Maybe next year is the year the Hurricanes look remotely like a team ready to compete for a championship in the near future. But certainly, this was not the year.

Mario Cristobal: Overrated

Hurricanes fans got out the pots and pans when Mario Cristobal accepted the Miami job, but his performance has since proven to be barely worth a pizza party, much less an entire parade. As a former Miami Hurricane and champion, Cristobal was a promising addition, and fans wanted to see him succeed. They wanted him to be different than those past coaches.

And he is. He's paid a lot more, for arguably less than his predecessors accomplished during the same two-year tryout.

On December 6, 2021, Cristobal was named head coach of the University of Miami Hurricanes football team, replacing Manny Diaz and signing a ten-year, $80 million contract with the Hurricanes. Since then, he has gone 11-11 overall and 5-9 in the ACC. If not already headed for the chopping block, any other coach would be in the hot seat. But when you owe a coach $60-plus million, you lie to yourself.

The mid-numbers don't tell the entire story; he's simply been a bad gameday football coach. From terrible clock management to being the brains behind one of the worst losses in recent memory that could be directly pinned on a coach, Cristobal's coaching juice has not been worth the surly, painful squeeze that he is.

Van Dyke Is Toast for '23

When the Miami Hurricanes face Louisville at Hard Rock Stadium next weekend, the starting quarterback should be second-year backup Jacurri Brown, redshirt or not.

It's a tough truth, but the Hurricanes moved on from quarterback Tyler Van Dyke when they benched him in the biggest game of the season for true freshman Emory Williams.

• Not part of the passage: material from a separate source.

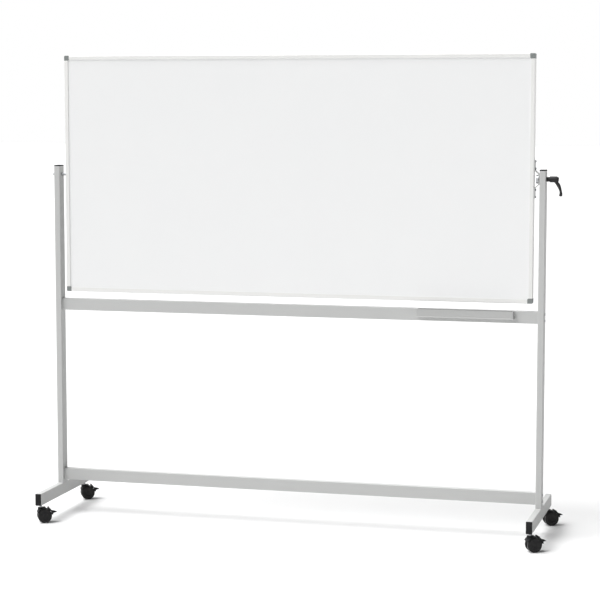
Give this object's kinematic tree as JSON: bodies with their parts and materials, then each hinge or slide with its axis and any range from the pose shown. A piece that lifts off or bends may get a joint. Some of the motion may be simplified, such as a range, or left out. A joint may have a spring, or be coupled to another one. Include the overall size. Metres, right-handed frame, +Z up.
{
  "type": "rolling whiteboard",
  "caption": "Two-sided whiteboard in an aluminium frame that turns between the posts of a wheeled tube stand, held by a clamping lever, with a small pen tray on the upper rail.",
  "frame": {"origin": "on the floor, midway between the two posts and below the board's pivot axis", "axes": "+X to the right along the board and its pivot axis, +Y from the front to the back, +Z up"},
  "size_m": [2.1772, 0.5723, 1.96],
  "materials": {
    "grey_paint": "satin powder coat, light grey",
    "white_sheet": "glossy white enamel",
    "core": "plain honeycomb board",
    "frame_aluminium": "satin anodised",
    "corner_plastic": "grey, moulded",
    "black_plastic": "black, moulded",
    "wheel_plastic": "black, slightly glossy",
    "sleeve_plastic": "dark grey bearing plastic",
    "zinc_steel": "zinc plated",
    "bracket_paint": "satin, light grey",
    "disc_plastic": "friction lining",
    "spring_steel": "plain spring wire"
  },
  "bodies": {
    "stand": {"post_left": "grey_paint", "post_right": "grey_paint", "post_caps": "black_plastic", "upper_rail": "grey_paint", "lower_rail": "grey_paint", "foot_left": "grey_paint", "foot_right": "grey_paint", "foot_end_caps": "black_plastic", "foot_bolts": "zinc_steel", "tube_nut_blocks": "zinc_steel", "rail_bolts": "zinc_steel", "pen_tray": "grey_paint", "tray_screws": "zinc_steel", "castor_sockets": "black_plastic", "castor_stems": "zinc_steel", "pivot_sleeve_left": "sleeve_plastic", "pivot_sleeve_right": "sleeve_plastic"},
    "board": {"board_core": "core", "front_sheet": "white_sheet", "rear_sheet": "white_sheet", "frame_top": "frame_aluminium", "frame_bottom": "frame_aluminium", "frame_left": "frame_aluminium", "frame_right": "frame_aluminium", "corner_top_left": "corner_plastic", "corner_top_right": "corner_plastic", "corner_bottom_left": "corner_plastic", "corner_bottom_right": "corner_plastic", "pivot_insert": "zinc_steel", "pivot_stud": "zinc_steel", "pivot_spacer": "zinc_steel", "cap_nut": "zinc_steel", "clamp_bracket": "bracket_paint", "bracket_screws": "zinc_steel", "clamp_spindle": "zinc_steel", "friction_disc": "disc_plastic"},
    "clamp_nut": {"lever_insert": "zinc_steel", "lever_screw": "zinc_steel", "lever_spring": "spring_steel"},
    "lever": {"clamp_lever": "black_plastic"},
    "front_left_castor": {"front_left_hood": "black_plastic", "front_left_axle": "zinc_steel"},
    "front_left_wheel_near": {"front_left_wheel_near": "wheel_plastic"},
    "front_left_wheel_far": {"front_left_wheel_far": "wheel_plastic"},
    "front_left_pedal": {"front_left_pedal": "black_plastic"},
    "front_right_castor": {"front_right_hood": "black_plastic", "front_right_axle": "zinc_steel"},
    "front_right_wheel_near": {"front_right_wheel_near": "wheel_plastic"},
    "front_right_wheel_far": {"front_right_wheel_far": "wheel_plastic"},
    "front_right_pedal": {"front_right_pedal": "black_plastic"},
    "back_left_castor": {"back_left_hood": "black_plastic", "back_left_axle": "zinc_steel"},
    "back_left_wheel_near": {"back_left_wheel_near": "wheel_plastic"},
    "back_left_wheel_far": {"back_left_wheel_far": "wheel_plastic"},
    "back_left_pedal": {"back_left_pedal": "black_plastic"},
    "back_right_castor": {"back_right_hood": "black_plastic", "back_right_axle": "zinc_steel"},
    "back_right_wheel_near": {"back_right_wheel_near": "wheel_plastic"},
    "back_right_wheel_far": {"back_right_wheel_far": "wheel_plastic"},
    "back_right_pedal": {"back_right_pedal": "black_plastic"}
  },
  "joints": [
    {"name": "board_tilt", "type": "hinge", "parent": "stand", "child": "board", "pos_m": [0, 0, 1.46], "axis": [1, 0, 0], "continuous": true},
    {"name": "clamp_turn", "type": "hinge", "parent": "board", "child": "clamp_nut", "pos_m": [0, 0, 1.46], "axis": [1, 0, 0], "range_deg": [0, 150]},
    {"name": "lever_lift", "type": "slide", "parent": "clamp_nut", "child": "lever", "axis": [1, 0, 0], "range_m": [0, 0.004], "stiffness_N_per_m": 600, "deforming": ["lever_spring"]},
    {"name": "front_left_swivel", "type": "hinge", "parent": "stand", "child": "front_left_castor", "pos_m": [-1.0355, -0.25, 0.07], "axis": [0, 0, 1], "continuous": true},
    {"name": "front_left_near_spin", "type": "hinge", "parent": "front_left_castor", "child": "front_left_wheel_near", "pos_m": [-1.02238, -0.24273, 0.03], "axis": [0.4848, -0.8746, 0], "continuous": true},
    {"name": "front_left_far_spin", "type": "hinge", "parent": "front_left_castor", "child": "front_left_wheel_far", "pos_m": [-1.02238, -0.24273, 0.03], "axis": [0.4848, -0.8746, 0], "continuous": true},
    {"name": "front_left_pedal_turn", "type": "hinge", "parent": "front_left_castor", "child": "front_left_pedal", "pos_m": [-1.01189, -0.23691, 0.05078], "axis": [0.4848, -0.8746, 0], "range_deg": [0, 12]},
    {"name": "front_right_swivel", "type": "hinge", "parent": "stand", "child": "front_right_castor", "pos_m": [1.0355, -0.25, 0.07], "axis": [0, 0, 1], "continuous": true},
    {"name": "front_right_near_spin", "type": "hinge", "parent": "front_right_castor", "child": "front_right_wheel_near", "pos_m": [1.04862, -0.24273, 0.03], "axis": [0.4848, -0.8746, 0], "continuous": true},
    {"name": "front_right_far_spin", "type": "hinge", "parent": "front_right_castor", "child": "front_right_wheel_far", "pos_m": [1.04862, -0.24273, 0.03], "axis": [0.4848, -0.8746, 0], "continuous": true},
    {"name": "front_right_pedal_turn", "type": "hinge", "parent": "front_right_castor", "child": "front_right_pedal", "pos_m": [1.05911, -0.23691, 0.05078], "axis": [0.4848, -0.8746, 0], "range_deg": [0, 12]},
    {"name": "back_left_swivel", "type": "hinge", "parent": "stand", "child": "back_left_castor", "pos_m": [-1.0355, 0.25, 0.07], "axis": [0, 0, 1], "continuous": true},
    {"name": "back_left_near_spin", "type": "hinge", "parent": "back_left_castor", "child": "back_left_wheel_near", "pos_m": [-1.02238, 0.25727, 0.03], "axis": [0.4848, -0.8746, 0], "continuous": true},
    {"name": "back_left_far_spin", "type": "hinge", "parent": "back_left_castor", "child": "back_left_wheel_far", "pos_m": [-1.02238, 0.25727, 0.03], "axis": [0.4848, -0.8746, 0], "continuous": true},
    {"name": "back_left_pedal_turn", "type": "hinge", "parent": "back_left_castor", "child": "back_left_pedal", "pos_m": [-1.01189, 0.26309, 0.05078], "axis": [0.4848, -0.8746, 0], "range_deg": [0, 12]},
    {"name": "back_right_swivel", "type": "hinge", "parent": "stand", "child": "back_right_castor", "pos_m": [1.0355, 0.25, 0.07], "axis": [0, 0, 1], "continuous": true},
    {"name": "back_right_near_spin", "type": "hinge", "parent": "back_right_castor", "child": "back_right_wheel_near", "pos_m": [1.04862, 0.25727, 0.03], "axis": [0.4848, -0.8746, 0], "continuous": true},
    {"name": "back_right_far_spin", "type": "hinge", "parent": "back_right_castor", "child": "back_right_wheel_far", "pos_m": [1.04862, 0.25727, 0.03], "axis": [0.4848, -0.8746, 0], "continuous": true},
    {"name": "back_right_pedal_turn", "type": "hinge", "parent": "back_right_castor", "child": "back_right_pedal", "pos_m": [1.05911, 0.26309, 0.05078], "axis": [0.4848, -0.8746, 0], "range_deg": [0, 12]}
  ]
}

If that doesn't tell you the program is looking at 2025, not 2023, nothing will.

But the man for whom Van Dyke was benched is now done for the season — and possibly, some of next — due to a serious arm injury suffered in a game. That makes it clearly time to break the emergency glass on Brown in hopes the Hurricanes can see what he can do before 2024.

Per NCAA rules, players can compete in up to four games without burning a redshirt. Brown appeared in several games last season but can redshirt this year. Having not played this season, Brown should be safe, but even if he weren't, he would need to play over Van Dyke, whose past two seasons were a regression from the potential Heisman finalist he looked like in his first season. He has 11 interceptions this season, many in big spots with the game on the line.

The 'Canes need to make some unsparing decisions that will put them in a position to secure eight wins on the upswing heading into a bowl game, not fade away to a 6-6 season that ends with a loss in a no-name bowl.